[Rows from a 3D modeling dataset]
[Begin]

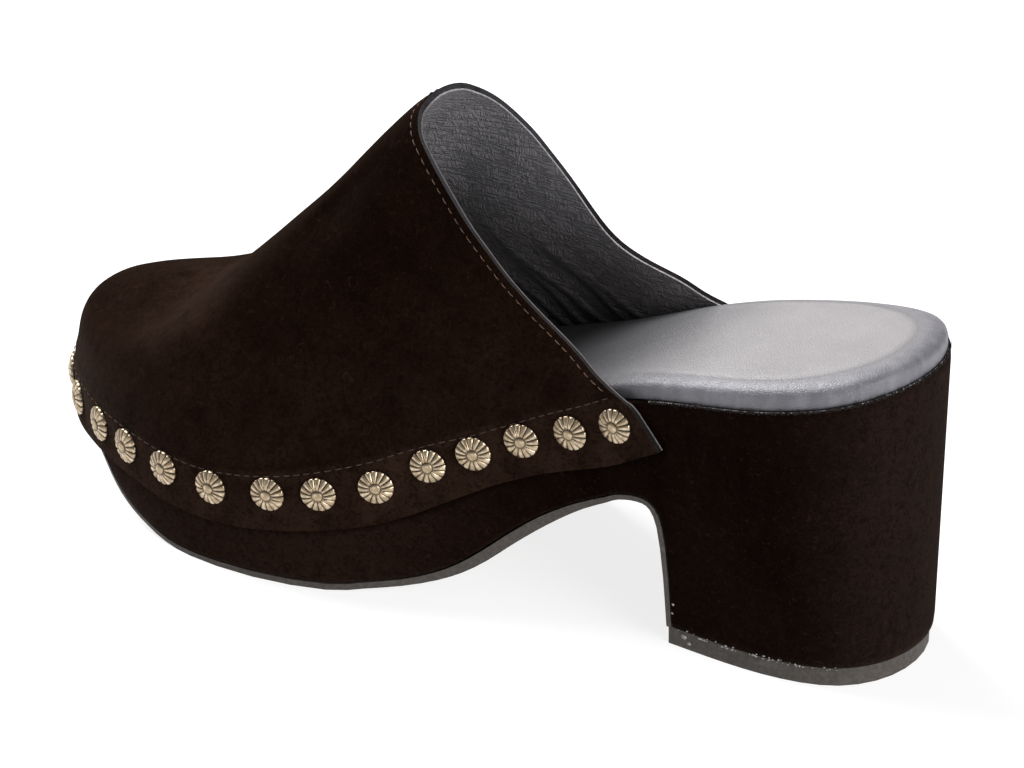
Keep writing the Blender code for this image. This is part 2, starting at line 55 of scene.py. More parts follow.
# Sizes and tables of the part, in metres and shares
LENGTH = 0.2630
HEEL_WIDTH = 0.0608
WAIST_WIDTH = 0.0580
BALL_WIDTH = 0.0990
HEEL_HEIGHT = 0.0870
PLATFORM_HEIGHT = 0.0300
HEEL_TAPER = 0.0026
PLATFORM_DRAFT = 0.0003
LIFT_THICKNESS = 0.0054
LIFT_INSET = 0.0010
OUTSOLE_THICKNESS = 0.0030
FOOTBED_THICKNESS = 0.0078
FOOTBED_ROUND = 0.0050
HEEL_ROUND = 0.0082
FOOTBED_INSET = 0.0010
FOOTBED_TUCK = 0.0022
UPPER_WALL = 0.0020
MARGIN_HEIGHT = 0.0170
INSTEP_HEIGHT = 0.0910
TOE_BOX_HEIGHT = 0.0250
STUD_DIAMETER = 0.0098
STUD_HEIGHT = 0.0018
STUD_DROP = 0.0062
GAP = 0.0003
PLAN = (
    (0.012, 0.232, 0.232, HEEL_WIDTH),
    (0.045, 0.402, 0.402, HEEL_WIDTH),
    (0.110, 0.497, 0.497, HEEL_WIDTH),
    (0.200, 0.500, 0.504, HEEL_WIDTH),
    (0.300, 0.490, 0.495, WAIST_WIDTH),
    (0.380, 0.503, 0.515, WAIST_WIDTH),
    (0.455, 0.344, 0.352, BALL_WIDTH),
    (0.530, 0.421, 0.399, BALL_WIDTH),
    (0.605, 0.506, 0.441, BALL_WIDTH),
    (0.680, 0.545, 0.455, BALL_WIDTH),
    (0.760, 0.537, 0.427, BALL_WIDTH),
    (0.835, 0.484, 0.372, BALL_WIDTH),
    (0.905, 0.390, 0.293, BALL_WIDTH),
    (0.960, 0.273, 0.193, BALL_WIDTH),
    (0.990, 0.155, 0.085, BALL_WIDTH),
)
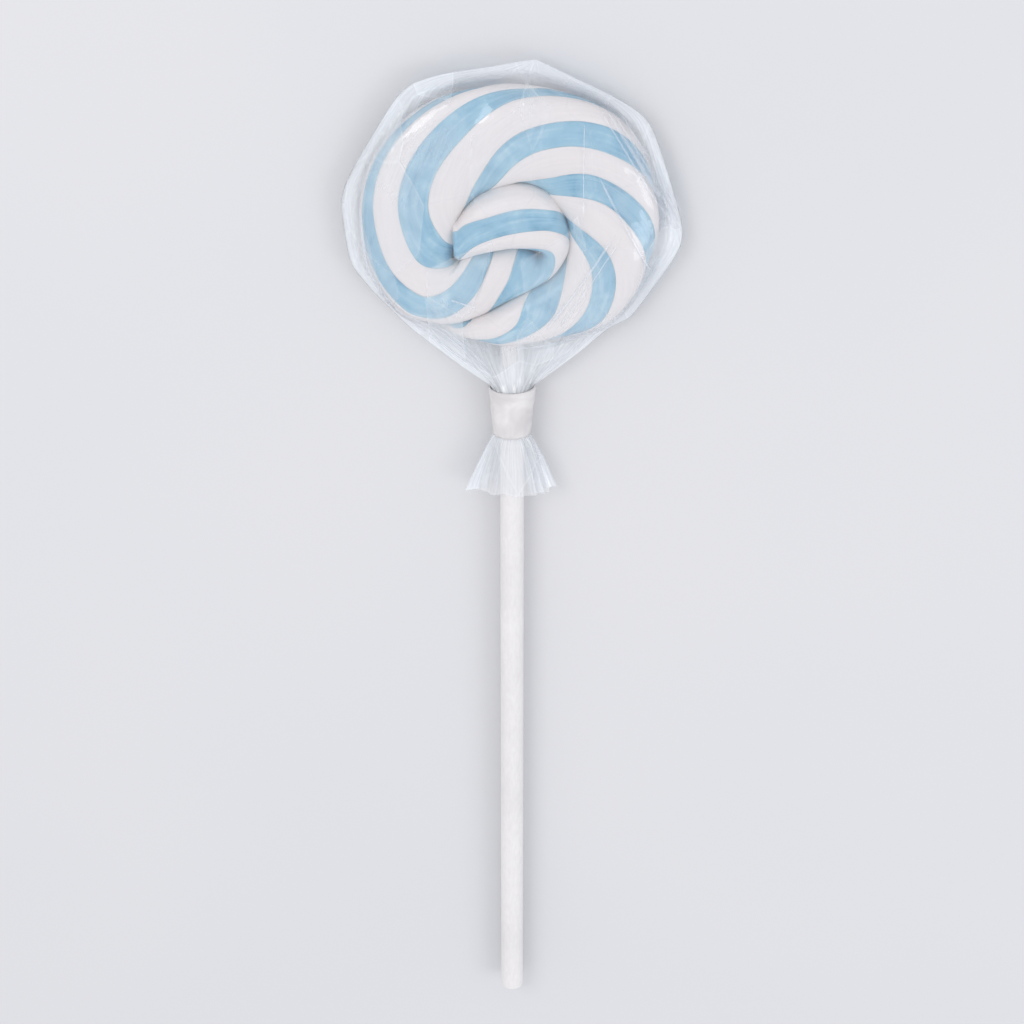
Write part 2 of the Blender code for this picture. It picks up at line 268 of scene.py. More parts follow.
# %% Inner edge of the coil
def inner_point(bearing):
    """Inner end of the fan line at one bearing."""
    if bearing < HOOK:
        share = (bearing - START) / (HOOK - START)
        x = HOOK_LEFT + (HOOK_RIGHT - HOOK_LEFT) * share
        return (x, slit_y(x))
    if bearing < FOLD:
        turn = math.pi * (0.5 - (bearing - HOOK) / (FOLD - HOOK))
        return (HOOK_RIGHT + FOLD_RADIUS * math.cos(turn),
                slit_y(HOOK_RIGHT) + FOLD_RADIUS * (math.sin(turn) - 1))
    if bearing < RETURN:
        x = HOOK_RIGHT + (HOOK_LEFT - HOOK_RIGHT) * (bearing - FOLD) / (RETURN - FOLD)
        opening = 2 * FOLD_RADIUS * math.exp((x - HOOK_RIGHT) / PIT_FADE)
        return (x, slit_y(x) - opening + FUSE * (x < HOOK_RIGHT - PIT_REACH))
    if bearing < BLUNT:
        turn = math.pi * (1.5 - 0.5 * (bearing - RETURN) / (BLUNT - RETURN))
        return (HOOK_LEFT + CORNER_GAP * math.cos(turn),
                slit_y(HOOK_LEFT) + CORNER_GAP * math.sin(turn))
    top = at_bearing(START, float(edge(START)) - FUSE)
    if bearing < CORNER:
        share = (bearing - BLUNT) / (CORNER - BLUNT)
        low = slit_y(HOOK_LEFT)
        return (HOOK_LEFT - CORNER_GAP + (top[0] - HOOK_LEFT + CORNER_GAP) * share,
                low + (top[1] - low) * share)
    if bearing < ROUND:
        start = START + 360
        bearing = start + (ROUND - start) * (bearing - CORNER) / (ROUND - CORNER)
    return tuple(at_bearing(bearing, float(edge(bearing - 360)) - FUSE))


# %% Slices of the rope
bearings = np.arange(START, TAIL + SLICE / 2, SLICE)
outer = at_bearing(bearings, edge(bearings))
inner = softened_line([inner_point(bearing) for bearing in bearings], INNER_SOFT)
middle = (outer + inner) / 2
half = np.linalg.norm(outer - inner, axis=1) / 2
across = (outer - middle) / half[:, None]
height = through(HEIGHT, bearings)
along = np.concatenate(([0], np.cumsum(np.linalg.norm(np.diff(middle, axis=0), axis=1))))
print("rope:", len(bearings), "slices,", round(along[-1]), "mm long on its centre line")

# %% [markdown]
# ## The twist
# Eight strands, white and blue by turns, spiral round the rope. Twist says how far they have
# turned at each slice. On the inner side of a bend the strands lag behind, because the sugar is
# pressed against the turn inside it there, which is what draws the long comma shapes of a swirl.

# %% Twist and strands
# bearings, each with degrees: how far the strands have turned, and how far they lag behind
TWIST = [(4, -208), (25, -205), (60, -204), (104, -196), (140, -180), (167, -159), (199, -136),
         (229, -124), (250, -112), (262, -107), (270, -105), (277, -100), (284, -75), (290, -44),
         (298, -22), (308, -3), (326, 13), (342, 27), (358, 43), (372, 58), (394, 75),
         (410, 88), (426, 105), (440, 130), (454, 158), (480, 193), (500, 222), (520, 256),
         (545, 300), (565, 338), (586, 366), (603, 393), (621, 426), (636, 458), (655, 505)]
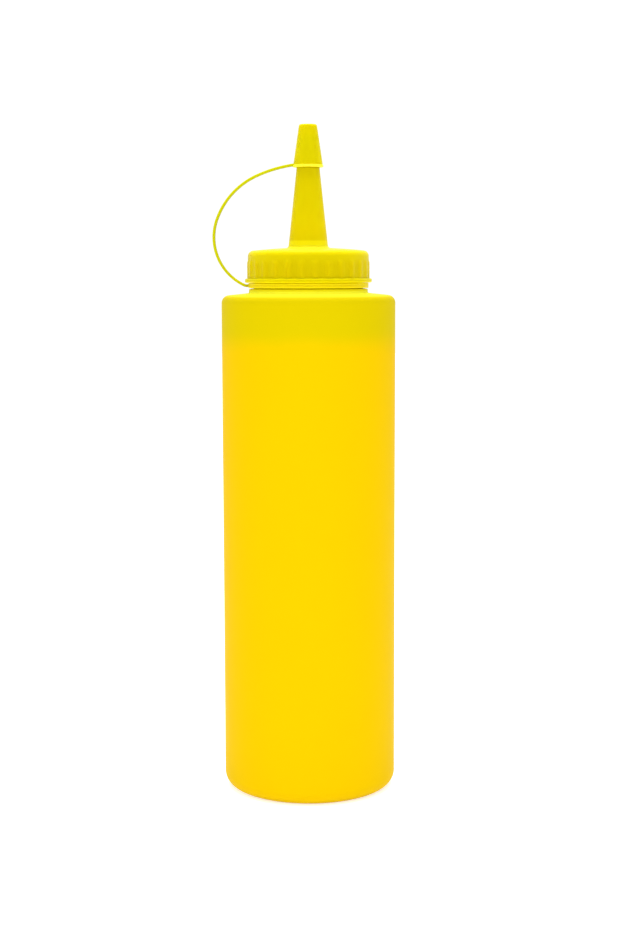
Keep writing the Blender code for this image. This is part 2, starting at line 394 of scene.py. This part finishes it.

[End]

AIM: Reproduce every line of the material above exactly.

IN RESPONSE:
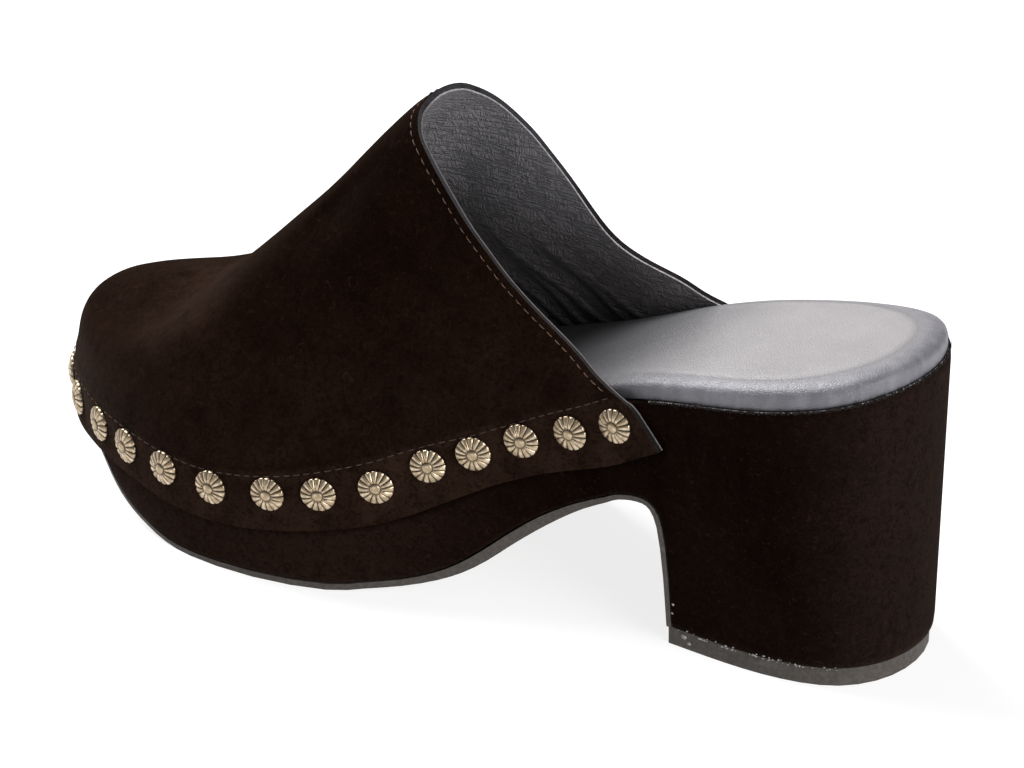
Keep writing the Blender code for this image. This is part 2, starting at line 55 of scene.py. More parts follow.
# Sizes and tables of the part, in metres and shares
LENGTH = 0.2630
HEEL_WIDTH = 0.0608
WAIST_WIDTH = 0.0580
BALL_WIDTH = 0.0990
HEEL_HEIGHT = 0.0870
PLATFORM_HEIGHT = 0.0300
HEEL_TAPER = 0.0026
PLATFORM_DRAFT = 0.0003
LIFT_THICKNESS = 0.0054
LIFT_INSET = 0.0010
OUTSOLE_THICKNESS = 0.0030
FOOTBED_THICKNESS = 0.0078
FOOTBED_ROUND = 0.0050
HEEL_ROUND = 0.0082
FOOTBED_INSET = 0.0010
FOOTBED_TUCK = 0.0022
UPPER_WALL = 0.0020
MARGIN_HEIGHT = 0.0170
INSTEP_HEIGHT = 0.0910
TOE_BOX_HEIGHT = 0.0250
STUD_DIAMETER = 0.0098
STUD_HEIGHT = 0.0018
STUD_DROP = 0.0062
GAP = 0.0003
PLAN = (
    (0.012, 0.232, 0.232, HEEL_WIDTH),
    (0.045, 0.402, 0.402, HEEL_WIDTH),
    (0.110, 0.497, 0.497, HEEL_WIDTH),
    (0.200, 0.500, 0.504, HEEL_WIDTH),
    (0.300, 0.490, 0.495, WAIST_WIDTH),
    (0.380, 0.503, 0.515, WAIST_WIDTH),
    (0.455, 0.344, 0.352, BALL_WIDTH),
    (0.530, 0.421, 0.399, BALL_WIDTH),
    (0.605, 0.506, 0.441, BALL_WIDTH),
    (0.680, 0.545, 0.455, BALL_WIDTH),
    (0.760, 0.537, 0.427, BALL_WIDTH),
    (0.835, 0.484, 0.372, BALL_WIDTH),
    (0.905, 0.390, 0.293, BALL_WIDTH),
    (0.960, 0.273, 0.193, BALL_WIDTH),
    (0.990, 0.155, 0.085, BALL_WIDTH),
)
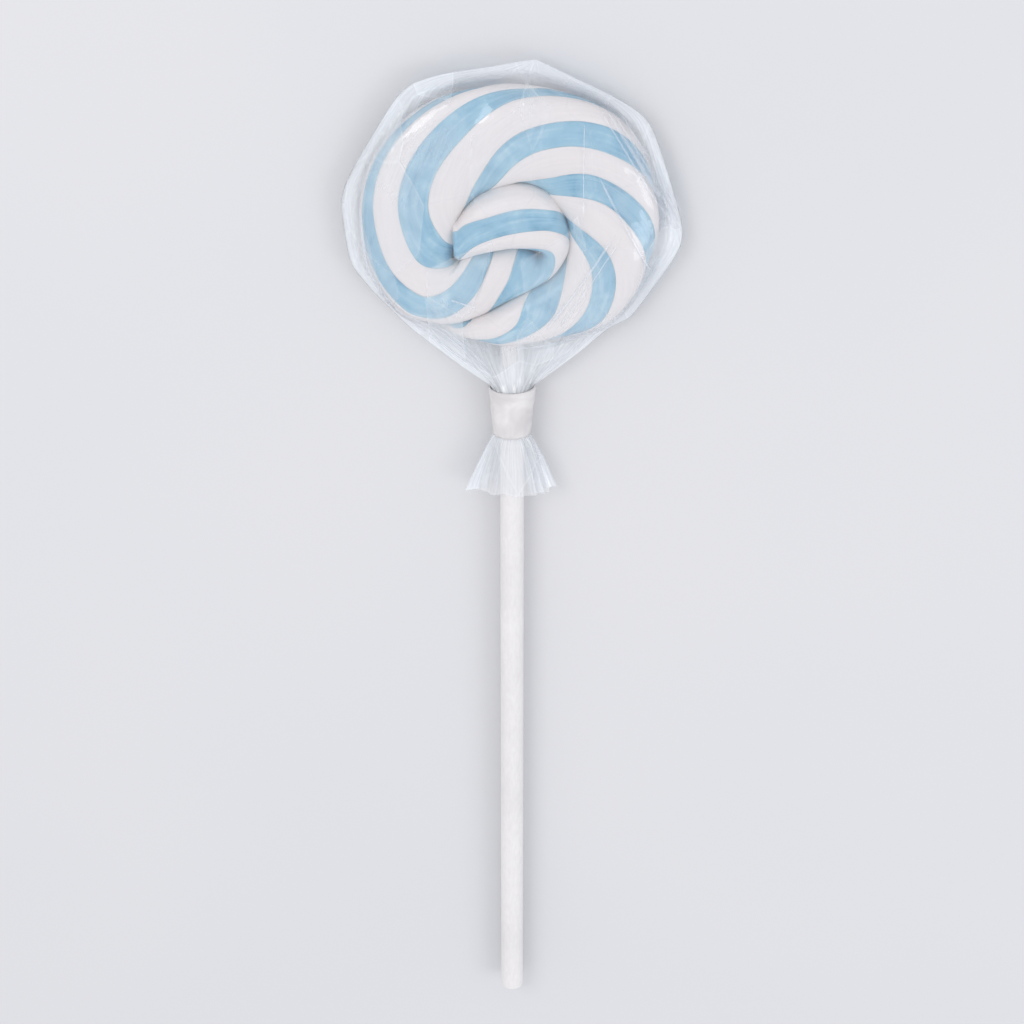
Write part 2 of the Blender code for this picture. It picks up at line 268 of scene.py. More parts follow.
# %% Inner edge of the coil
def inner_point(bearing):
    """Inner end of the fan line at one bearing."""
    if bearing < HOOK:
        share = (bearing - START) / (HOOK - START)
        x = HOOK_LEFT + (HOOK_RIGHT - HOOK_LEFT) * share
        return (x, slit_y(x))
    if bearing < FOLD:
        turn = math.pi * (0.5 - (bearing - HOOK) / (FOLD - HOOK))
        return (HOOK_RIGHT + FOLD_RADIUS * math.cos(turn),
                slit_y(HOOK_RIGHT) + FOLD_RADIUS * (math.sin(turn) - 1))
    if bearing < RETURN:
        x = HOOK_RIGHT + (HOOK_LEFT - HOOK_RIGHT) * (bearing - FOLD) / (RETURN - FOLD)
        opening = 2 * FOLD_RADIUS * math.exp((x - HOOK_RIGHT) / PIT_FADE)
        return (x, slit_y(x) - opening + FUSE * (x < HOOK_RIGHT - PIT_REACH))
    if bearing < BLUNT:
        turn = math.pi * (1.5 - 0.5 * (bearing - RETURN) / (BLUNT - RETURN))
        return (HOOK_LEFT + CORNER_GAP * math.cos(turn),
                slit_y(HOOK_LEFT) + CORNER_GAP * math.sin(turn))
    top = at_bearing(START, float(edge(START)) - FUSE)
    if bearing < CORNER:
        share = (bearing - BLUNT) / (CORNER - BLUNT)
        low = slit_y(HOOK_LEFT)
        return (HOOK_LEFT - CORNER_GAP + (top[0] - HOOK_LEFT + CORNER_GAP) * share,
                low + (top[1] - low) * share)
    if bearing < ROUND:
        start = START + 360
        bearing = start + (ROUND - start) * (bearing - CORNER) / (ROUND - CORNER)
    return tuple(at_bearing(bearing, float(edge(bearing - 360)) - FUSE))


# %% Slices of the rope
bearings = np.arange(START, TAIL + SLICE / 2, SLICE)
outer = at_bearing(bearings, edge(bearings))
inner = softened_line([inner_point(bearing) for bearing in bearings], INNER_SOFT)
middle = (outer + inner) / 2
half = np.linalg.norm(outer - inner, axis=1) / 2
across = (outer - middle) / half[:, None]
height = through(HEIGHT, bearings)
along = np.concatenate(([0], np.cumsum(np.linalg.norm(np.diff(middle, axis=0), axis=1))))
print("rope:", len(bearings), "slices,", round(along[-1]), "mm long on its centre line")

# %% [markdown]
# ## The twist
# Eight strands, white and blue by turns, spiral round the rope. Twist says how far they have
# turned at each slice. On the inner side of a bend the strands lag behind, because the sugar is
# pressed against the turn inside it there, which is what draws the long comma shapes of a swirl.

# %% Twist and strands
# bearings, each with degrees: how far the strands have turned, and how far they lag behind
TWIST = [(4, -208), (25, -205), (60, -204), (104, -196), (140, -180), (167, -159), (199, -136),
         (229, -124), (250, -112), (262, -107), (270, -105), (277, -100), (284, -75), (290, -44),
         (298, -22), (308, -3), (326, 13), (342, 27), (358, 43), (372, 58), (394, 75),
         (410, 88), (426, 105), (440, 130), (454, 158), (480, 193), (500, 222), (520, 256),
         (545, 300), (565, 338), (586, 366), (603, 393), (621, 426), (636, 458), (655, 505)]
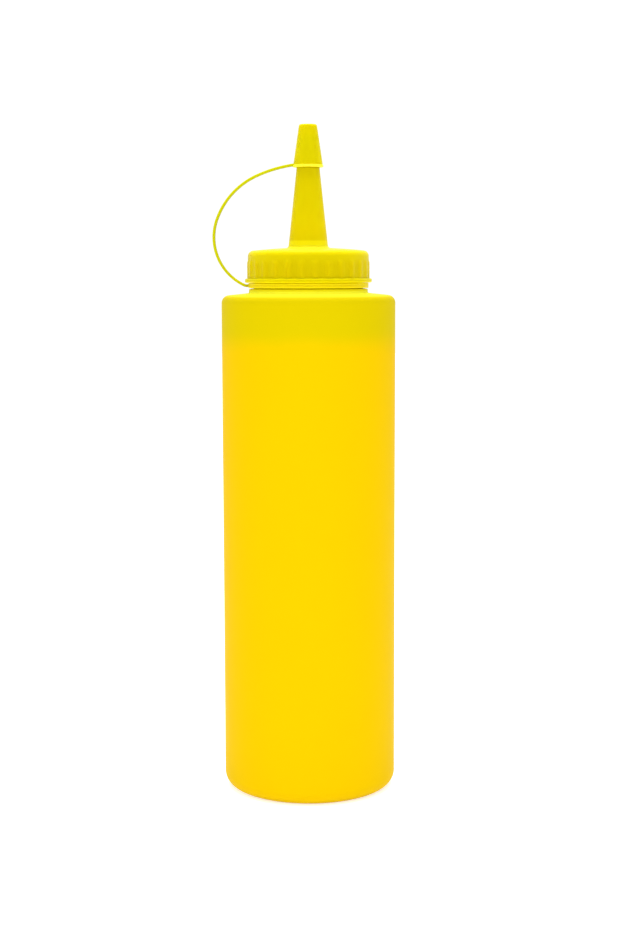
Keep writing the Blender code for this image. This is part 2, starting at line 394 of scene.py. This part finishes it.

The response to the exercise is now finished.